[Records with modeling code]

★ ★ ★ ★ ★ ★ ★

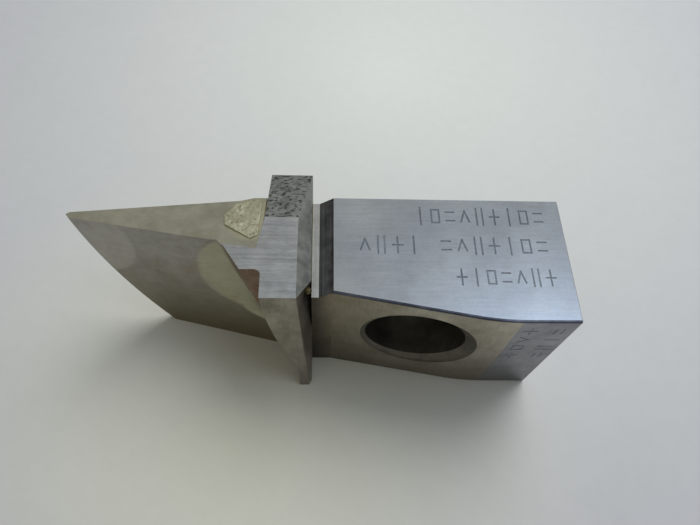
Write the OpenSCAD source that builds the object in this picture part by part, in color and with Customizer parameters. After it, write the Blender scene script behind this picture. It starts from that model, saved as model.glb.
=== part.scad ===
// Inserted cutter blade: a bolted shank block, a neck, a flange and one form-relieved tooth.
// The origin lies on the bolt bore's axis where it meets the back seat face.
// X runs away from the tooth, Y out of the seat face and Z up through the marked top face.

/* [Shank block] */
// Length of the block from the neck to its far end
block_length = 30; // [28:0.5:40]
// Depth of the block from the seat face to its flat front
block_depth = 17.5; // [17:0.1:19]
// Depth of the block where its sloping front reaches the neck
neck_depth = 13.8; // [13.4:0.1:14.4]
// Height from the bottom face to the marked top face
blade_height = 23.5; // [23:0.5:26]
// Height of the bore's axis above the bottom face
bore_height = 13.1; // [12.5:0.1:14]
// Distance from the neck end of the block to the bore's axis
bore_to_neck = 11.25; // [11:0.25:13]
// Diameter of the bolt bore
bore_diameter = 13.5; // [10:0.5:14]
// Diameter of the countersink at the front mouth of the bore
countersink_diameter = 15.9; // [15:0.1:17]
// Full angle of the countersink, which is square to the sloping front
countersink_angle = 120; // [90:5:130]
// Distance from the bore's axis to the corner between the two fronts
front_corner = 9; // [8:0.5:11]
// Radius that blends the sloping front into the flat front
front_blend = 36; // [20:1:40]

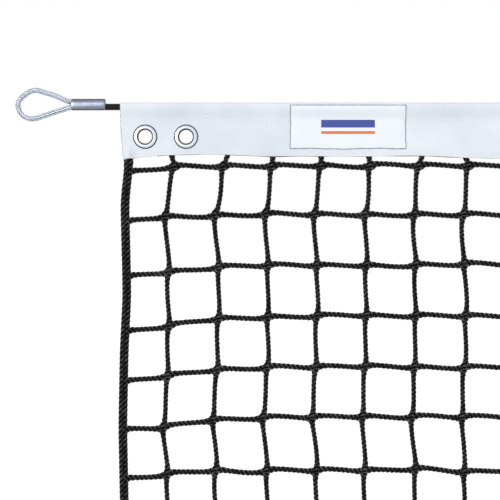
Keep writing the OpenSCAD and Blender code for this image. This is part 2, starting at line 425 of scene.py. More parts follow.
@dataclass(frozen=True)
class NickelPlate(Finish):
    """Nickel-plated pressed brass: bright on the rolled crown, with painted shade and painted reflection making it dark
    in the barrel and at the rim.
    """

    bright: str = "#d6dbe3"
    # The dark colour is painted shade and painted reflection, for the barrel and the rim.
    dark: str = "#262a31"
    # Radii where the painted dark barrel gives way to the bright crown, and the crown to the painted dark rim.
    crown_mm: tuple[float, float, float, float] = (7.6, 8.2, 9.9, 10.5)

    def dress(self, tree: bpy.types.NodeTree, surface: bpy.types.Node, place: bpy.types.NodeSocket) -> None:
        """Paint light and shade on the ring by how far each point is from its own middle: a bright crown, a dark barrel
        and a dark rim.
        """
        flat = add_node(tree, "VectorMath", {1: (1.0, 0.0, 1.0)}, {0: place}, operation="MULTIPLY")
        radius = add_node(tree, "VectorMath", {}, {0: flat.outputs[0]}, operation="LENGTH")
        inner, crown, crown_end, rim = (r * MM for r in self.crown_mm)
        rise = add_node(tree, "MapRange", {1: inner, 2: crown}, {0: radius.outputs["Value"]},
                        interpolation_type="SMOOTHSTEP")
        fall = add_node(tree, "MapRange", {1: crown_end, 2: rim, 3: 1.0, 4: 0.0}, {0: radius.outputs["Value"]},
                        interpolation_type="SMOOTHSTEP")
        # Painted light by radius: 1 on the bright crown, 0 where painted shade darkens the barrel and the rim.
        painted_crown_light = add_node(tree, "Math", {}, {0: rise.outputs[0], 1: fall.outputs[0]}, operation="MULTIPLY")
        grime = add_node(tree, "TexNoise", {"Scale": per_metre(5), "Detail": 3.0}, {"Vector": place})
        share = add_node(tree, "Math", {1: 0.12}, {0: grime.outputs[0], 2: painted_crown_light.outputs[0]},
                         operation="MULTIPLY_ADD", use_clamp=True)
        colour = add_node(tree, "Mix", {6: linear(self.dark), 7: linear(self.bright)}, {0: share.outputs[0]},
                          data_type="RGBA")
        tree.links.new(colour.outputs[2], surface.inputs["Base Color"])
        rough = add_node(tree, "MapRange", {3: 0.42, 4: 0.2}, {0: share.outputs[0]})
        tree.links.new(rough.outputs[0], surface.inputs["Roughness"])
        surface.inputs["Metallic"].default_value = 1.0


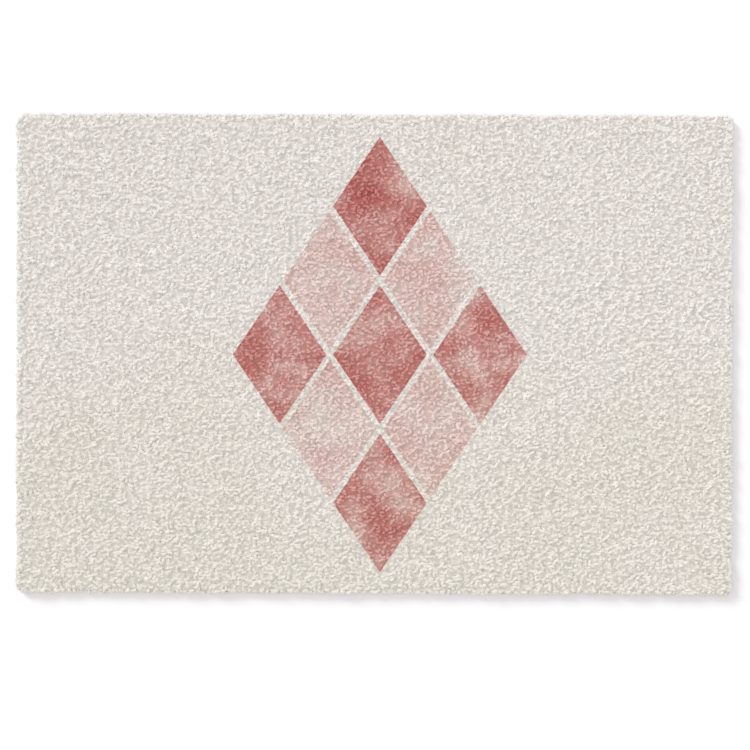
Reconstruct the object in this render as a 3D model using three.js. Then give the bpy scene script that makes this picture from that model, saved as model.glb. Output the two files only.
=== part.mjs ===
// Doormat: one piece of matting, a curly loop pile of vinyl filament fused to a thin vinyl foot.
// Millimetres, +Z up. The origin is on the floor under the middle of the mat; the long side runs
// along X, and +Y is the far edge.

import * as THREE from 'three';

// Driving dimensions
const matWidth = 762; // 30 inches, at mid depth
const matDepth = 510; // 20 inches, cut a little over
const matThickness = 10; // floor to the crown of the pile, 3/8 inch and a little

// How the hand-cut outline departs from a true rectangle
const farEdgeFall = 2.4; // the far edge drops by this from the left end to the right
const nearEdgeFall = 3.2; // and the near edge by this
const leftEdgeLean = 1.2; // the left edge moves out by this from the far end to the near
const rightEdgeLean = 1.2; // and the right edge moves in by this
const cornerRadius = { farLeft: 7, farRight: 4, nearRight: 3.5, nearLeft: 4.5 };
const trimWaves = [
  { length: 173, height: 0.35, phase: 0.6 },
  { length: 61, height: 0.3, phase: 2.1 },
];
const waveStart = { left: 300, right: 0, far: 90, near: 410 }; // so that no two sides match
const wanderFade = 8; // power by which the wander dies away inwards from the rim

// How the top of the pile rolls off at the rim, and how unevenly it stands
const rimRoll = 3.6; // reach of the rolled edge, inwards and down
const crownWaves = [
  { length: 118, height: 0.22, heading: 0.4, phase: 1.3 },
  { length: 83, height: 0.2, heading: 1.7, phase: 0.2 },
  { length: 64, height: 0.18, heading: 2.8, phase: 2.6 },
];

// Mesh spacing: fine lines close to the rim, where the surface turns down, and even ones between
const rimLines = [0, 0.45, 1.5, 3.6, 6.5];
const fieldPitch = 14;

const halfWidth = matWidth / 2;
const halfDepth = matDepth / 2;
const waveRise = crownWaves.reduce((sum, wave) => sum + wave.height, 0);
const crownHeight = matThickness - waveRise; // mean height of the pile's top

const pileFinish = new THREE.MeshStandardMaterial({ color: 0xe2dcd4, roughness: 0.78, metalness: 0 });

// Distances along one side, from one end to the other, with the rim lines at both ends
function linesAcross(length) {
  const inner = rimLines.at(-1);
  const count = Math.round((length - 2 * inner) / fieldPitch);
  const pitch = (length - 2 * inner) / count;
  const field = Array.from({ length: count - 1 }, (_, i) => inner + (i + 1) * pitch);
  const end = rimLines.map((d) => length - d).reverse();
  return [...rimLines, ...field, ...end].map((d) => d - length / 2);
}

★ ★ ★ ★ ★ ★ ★

# [DESCRIPTION OF THE TASK]
Quote all the records exactly, please, leaving none out.

# [WRITTEN ANSWER]
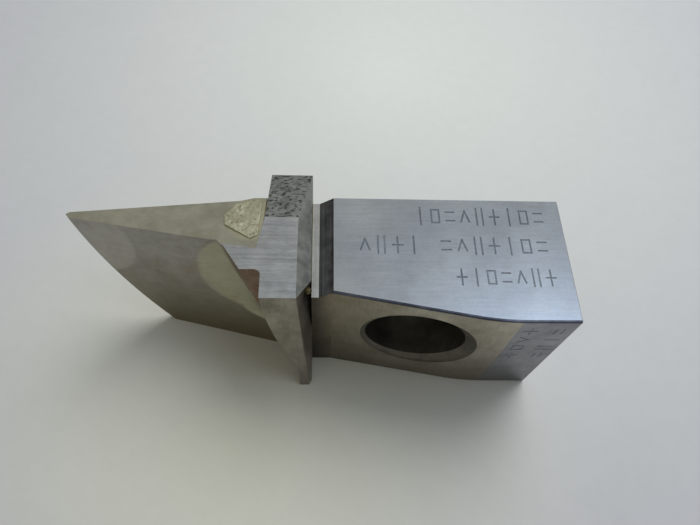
Write the OpenSCAD source that builds the object in this picture part by part, in color and with Customizer parameters. After it, write the Blender scene script behind this picture. It starts from that model, saved as model.glb.
=== part.scad ===
// Inserted cutter blade: a bolted shank block, a neck, a flange and one form-relieved tooth.
// The origin lies on the bolt bore's axis where it meets the back seat face.
// X runs away from the tooth, Y out of the seat face and Z up through the marked top face.

/* [Shank block] */
// Length of the block from the neck to its far end
block_length = 30; // [28:0.5:40]
// Depth of the block from the seat face to its flat front
block_depth = 17.5; // [17:0.1:19]
// Depth of the block where its sloping front reaches the neck
neck_depth = 13.8; // [13.4:0.1:14.4]
// Height from the bottom face to the marked top face
blade_height = 23.5; // [23:0.5:26]
// Height of the bore's axis above the bottom face
bore_height = 13.1; // [12.5:0.1:14]
// Distance from the neck end of the block to the bore's axis
bore_to_neck = 11.25; // [11:0.25:13]
// Diameter of the bolt bore
bore_diameter = 13.5; // [10:0.5:14]
// Diameter of the countersink at the front mouth of the bore
countersink_diameter = 15.9; // [15:0.1:17]
// Full angle of the countersink, which is square to the sloping front
countersink_angle = 120; // [90:5:130]
// Distance from the bore's axis to the corner between the two fronts
front_corner = 9; // [8:0.5:11]
// Radius that blends the sloping front into the flat front
front_blend = 36; // [20:1:40]

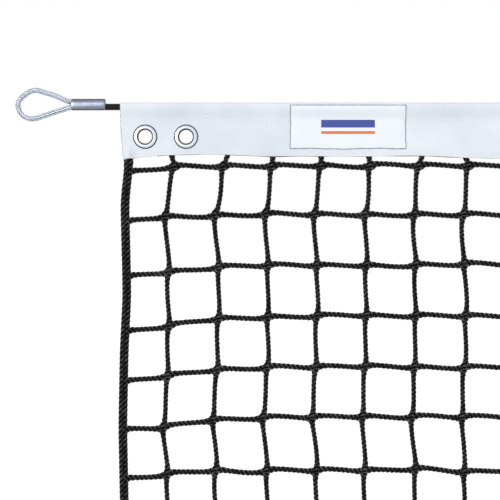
Keep writing the OpenSCAD and Blender code for this image. This is part 2, starting at line 425 of scene.py. More parts follow.
@dataclass(frozen=True)
class NickelPlate(Finish):
    """Nickel-plated pressed brass: bright on the rolled crown, with painted shade and painted reflection making it dark
    in the barrel and at the rim.
    """

    bright: str = "#d6dbe3"
    # The dark colour is painted shade and painted reflection, for the barrel and the rim.
    dark: str = "#262a31"
    # Radii where the painted dark barrel gives way to the bright crown, and the crown to the painted dark rim.
    crown_mm: tuple[float, float, float, float] = (7.6, 8.2, 9.9, 10.5)

    def dress(self, tree: bpy.types.NodeTree, surface: bpy.types.Node, place: bpy.types.NodeSocket) -> None:
        """Paint light and shade on the ring by how far each point is from its own middle: a bright crown, a dark barrel
        and a dark rim.
        """
        flat = add_node(tree, "VectorMath", {1: (1.0, 0.0, 1.0)}, {0: place}, operation="MULTIPLY")
        radius = add_node(tree, "VectorMath", {}, {0: flat.outputs[0]}, operation="LENGTH")
        inner, crown, crown_end, rim = (r * MM for r in self.crown_mm)
        rise = add_node(tree, "MapRange", {1: inner, 2: crown}, {0: radius.outputs["Value"]},
                        interpolation_type="SMOOTHSTEP")
        fall = add_node(tree, "MapRange", {1: crown_end, 2: rim, 3: 1.0, 4: 0.0}, {0: radius.outputs["Value"]},
                        interpolation_type="SMOOTHSTEP")
        # Painted light by radius: 1 on the bright crown, 0 where painted shade darkens the barrel and the rim.
        painted_crown_light = add_node(tree, "Math", {}, {0: rise.outputs[0], 1: fall.outputs[0]}, operation="MULTIPLY")
        grime = add_node(tree, "TexNoise", {"Scale": per_metre(5), "Detail": 3.0}, {"Vector": place})
        share = add_node(tree, "Math", {1: 0.12}, {0: grime.outputs[0], 2: painted_crown_light.outputs[0]},
                         operation="MULTIPLY_ADD", use_clamp=True)
        colour = add_node(tree, "Mix", {6: linear(self.dark), 7: linear(self.bright)}, {0: share.outputs[0]},
                          data_type="RGBA")
        tree.links.new(colour.outputs[2], surface.inputs["Base Color"])
        rough = add_node(tree, "MapRange", {3: 0.42, 4: 0.2}, {0: share.outputs[0]})
        tree.links.new(rough.outputs[0], surface.inputs["Roughness"])
        surface.inputs["Metallic"].default_value = 1.0


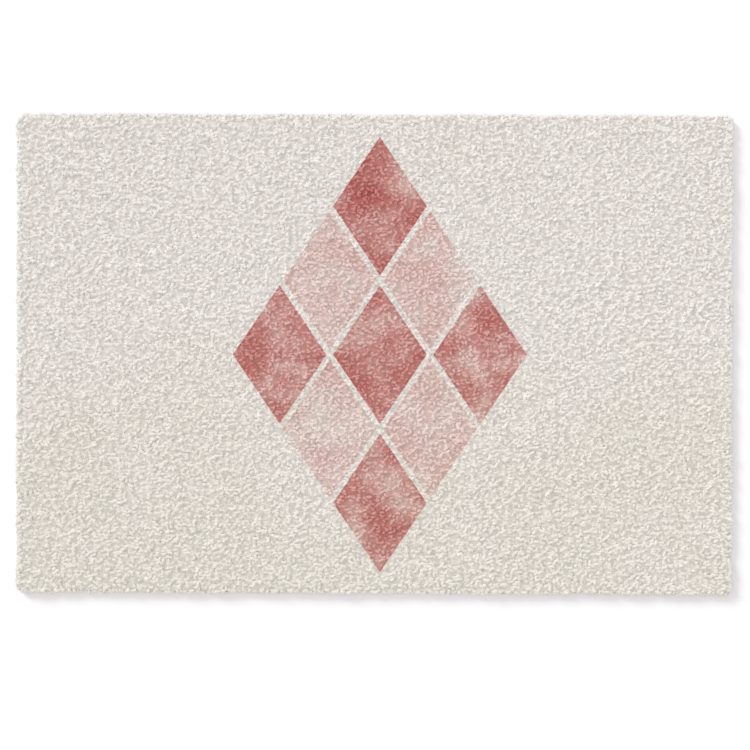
Reconstruct the object in this render as a 3D model using three.js. Then give the bpy scene script that makes this picture from that model, saved as model.glb. Output the two files only.
=== part.mjs ===
// Doormat: one piece of matting, a curly loop pile of vinyl filament fused to a thin vinyl foot.
// Millimetres, +Z up. The origin is on the floor under the middle of the mat; the long side runs
// along X, and +Y is the far edge.

import * as THREE from 'three';

// Driving dimensions
const matWidth = 762; // 30 inches, at mid depth
const matDepth = 510; // 20 inches, cut a little over
const matThickness = 10; // floor to the crown of the pile, 3/8 inch and a little

// How the hand-cut outline departs from a true rectangle
const farEdgeFall = 2.4; // the far edge drops by this from the left end to the right
const nearEdgeFall = 3.2; // and the near edge by this
const leftEdgeLean = 1.2; // the left edge moves out by this from the far end to the near
const rightEdgeLean = 1.2; // and the right edge moves in by this
const cornerRadius = { farLeft: 7, farRight: 4, nearRight: 3.5, nearLeft: 4.5 };
const trimWaves = [
  { length: 173, height: 0.35, phase: 0.6 },
  { length: 61, height: 0.3, phase: 2.1 },
];
const waveStart = { left: 300, right: 0, far: 90, near: 410 }; // so that no two sides match
const wanderFade = 8; // power by which the wander dies away inwards from the rim

// How the top of the pile rolls off at the rim, and how unevenly it stands
const rimRoll = 3.6; // reach of the rolled edge, inwards and down
const crownWaves = [
  { length: 118, height: 0.22, heading: 0.4, phase: 1.3 },
  { length: 83, height: 0.2, heading: 1.7, phase: 0.2 },
  { length: 64, height: 0.18, heading: 2.8, phase: 2.6 },
];

// Mesh spacing: fine lines close to the rim, where the surface turns down, and even ones between
const rimLines = [0, 0.45, 1.5, 3.6, 6.5];
const fieldPitch = 14;

const halfWidth = matWidth / 2;
const halfDepth = matDepth / 2;
const waveRise = crownWaves.reduce((sum, wave) => sum + wave.height, 0);
const crownHeight = matThickness - waveRise; // mean height of the pile's top

const pileFinish = new THREE.MeshStandardMaterial({ color: 0xe2dcd4, roughness: 0.78, metalness: 0 });

// Distances along one side, from one end to the other, with the rim lines at both ends
function linesAcross(length) {
  const inner = rimLines.at(-1);
  const count = Math.round((length - 2 * inner) / fieldPitch);
  const pitch = (length - 2 * inner) / count;
  const field = Array.from({ length: count - 1 }, (_, i) => inner + (i + 1) * pitch);
  const end = rimLines.map((d) => length - d).reverse();
  return [...rimLines, ...field, ...end].map((d) => d - length / 2);
}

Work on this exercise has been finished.